Whether you are a longtime bird watcher or a beginner who would like to find out more about this fascinating hobby, East Bay Regional Park District schedules lots of naturalist-guided birding walks.
There's a free program almost every week somewhere within the two East Bay counties, and all levels of experience are welcome. Bring binoculars or scopes if you have them.
For example, the Monday birding group steps out from 9 a.m. to noon Oct. 22, at Miller-Knox Regional Shoreline in Richmond under the guidance of naturalist Anthony Fisher. It's a flat, easy hike to see shorebirds and learn some history, too, along San Francisco Bay.
In East Contra Costa County, naturalist Mike Moran has been gathering data for years on birds of prey, and you can help. It's a rewarding pastime, because the east side of Mount Diablo has one of the highest populations of hawks, falcons and eagles almost anywhere.
Mike will venture out on the Marsh Creek Regional Trail in Brentwood from 9 to 11:30 a.m. Thursday, Oct. 25. No experience is necessary; Mike will show you how to identify the birds. It's a free program, but registration is required. Call 1-888-327-2757. Select option 2 and refer to program 30292.
A rugged, five-mile hike to explore Oil Canyon at Black Diamond Mines Regional Preserve in Antioch is planned for 9:30 a.m. to 1:30 p.m. Sunday, Oct. 28, led by naturalist Eddie Willis.
The payoffs are beautiful views and tales of the elusive "black gold" for which the canyon is named.
Designed for ages 10 and older, the hike is free, but registration is required. Call 888-327-2757, select option 2 and refer to program 30243.
The park district continues its campaign to remove invasive French broom plants from the parklands with a volunteer project starting at 9 a.m. Oct. 21, at Sibley Volcanic Regional Preserve on Skyline Boulevard in Oakland.
If you participate, bring gloves; tools are provided. The park entrance is just south of the intersection of Skyline and Grizzly Peak boulevards. Call 510-544-3111 for reservations and information.
Harbingers of Halloween, those globular orange fruits known as pumpkins, are beginning to appear in supermarket bins. They also will be the featured attraction in a free program from 2 to 3:30 p.m. Saturday, Oct. 20, at the Environmental Education Center in Tilden Nature Area in Berkeley. The host is naturalist James Wilson.
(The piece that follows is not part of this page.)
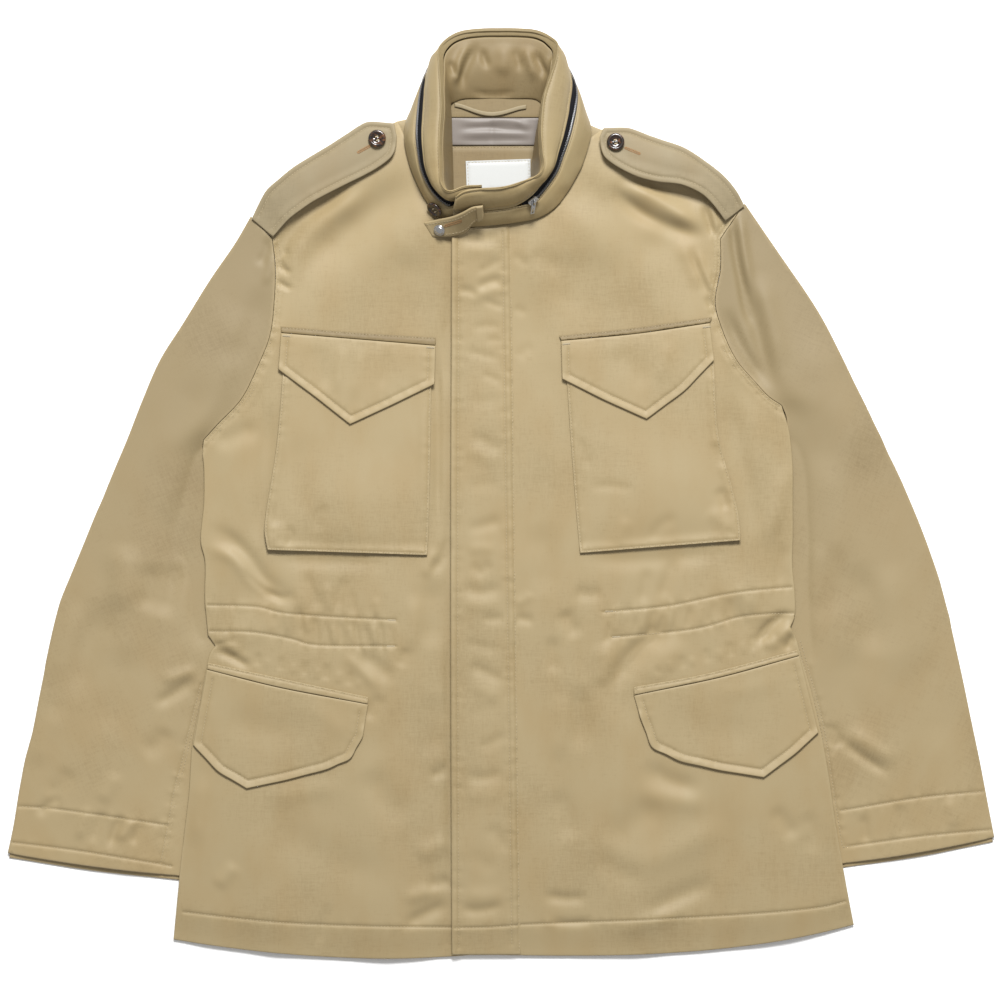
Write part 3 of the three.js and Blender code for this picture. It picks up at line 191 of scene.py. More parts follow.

The center is located at the north end of Central Park Drive, accessible via Canon Drive from Grizzly Peak Boulevard in Berkeley. For information, call 510-544-2233.
By the way, when you scour out your pumpkin to make a Jack-o'-lantern, don't throw away the seeds. It's messy, but you can separate them from the pulp and toast them in the oven for a chewy, tasty snack.
There are lots of recipes online. Just google "pumpkin seed recipes" and pick one. There are lots of ways to cook the pumpkin meat itself, too. After all, it's edible like many other squashes.
At Ardenwood Historic Farm in Fremont, the Halloween Train will be rolling down the tracks from 7 to 9:30 p.m. Fridays, Oct. 19 and 26, Saturdays, Oct. 20 and 27, and from 7 to 9 p.m. Sundays Oct. 21 and 28.
It's an evening ride through fields and woods, mildly frightful, designed for families with children ages 12 and under. Tickets are available at the gate on arrival. They cost $6 for adults and $4 for children ages 3-12.
Reservations and information for groups of 10 or more can be obtained by calling 866-417-7277.
The Halloween Train is staged by the Railroad Museum at Ardenwood. The farm is located at 34600 Ardenwood Boulevard, just north of Highway 84 in Fremont.
Contact Ned MacKay at firstname.lastname@example.org.
Astronomy buffs will enjoy watching the Orionid meteor shower with naturalist Cat Taylor from 8:30 to 10 p.m. Saturday, Oct. 20, from a vantage point at the intersection of Del Valle Road and Mendenhall Road south of Livermore. The program is for ages 6 and older.
According to a site on the Internet, the Orionid shower results from the Earth passing through dust released by Halley's comet. The meteors appear to emanate from a point near the constellation Orion.
Meet at the top of the hill on the way to Lake Del Valle. It's a good place for stargazing, farther from city lights. Bring a flashlight, blanket, hot beverage and a jacket. For information, call 510-544-3242.
The Wednesday Walkers, that informal, intrepid group of hikers welcome to all-comers, is taking a lap around Lake Chabot starting at 9:30 a.m. on Oct. 24.
This one is a moderate to strenuous nine-mile trek. Great views of the lake and the possibility of glimpsing its bald eagle residents are the payoffs.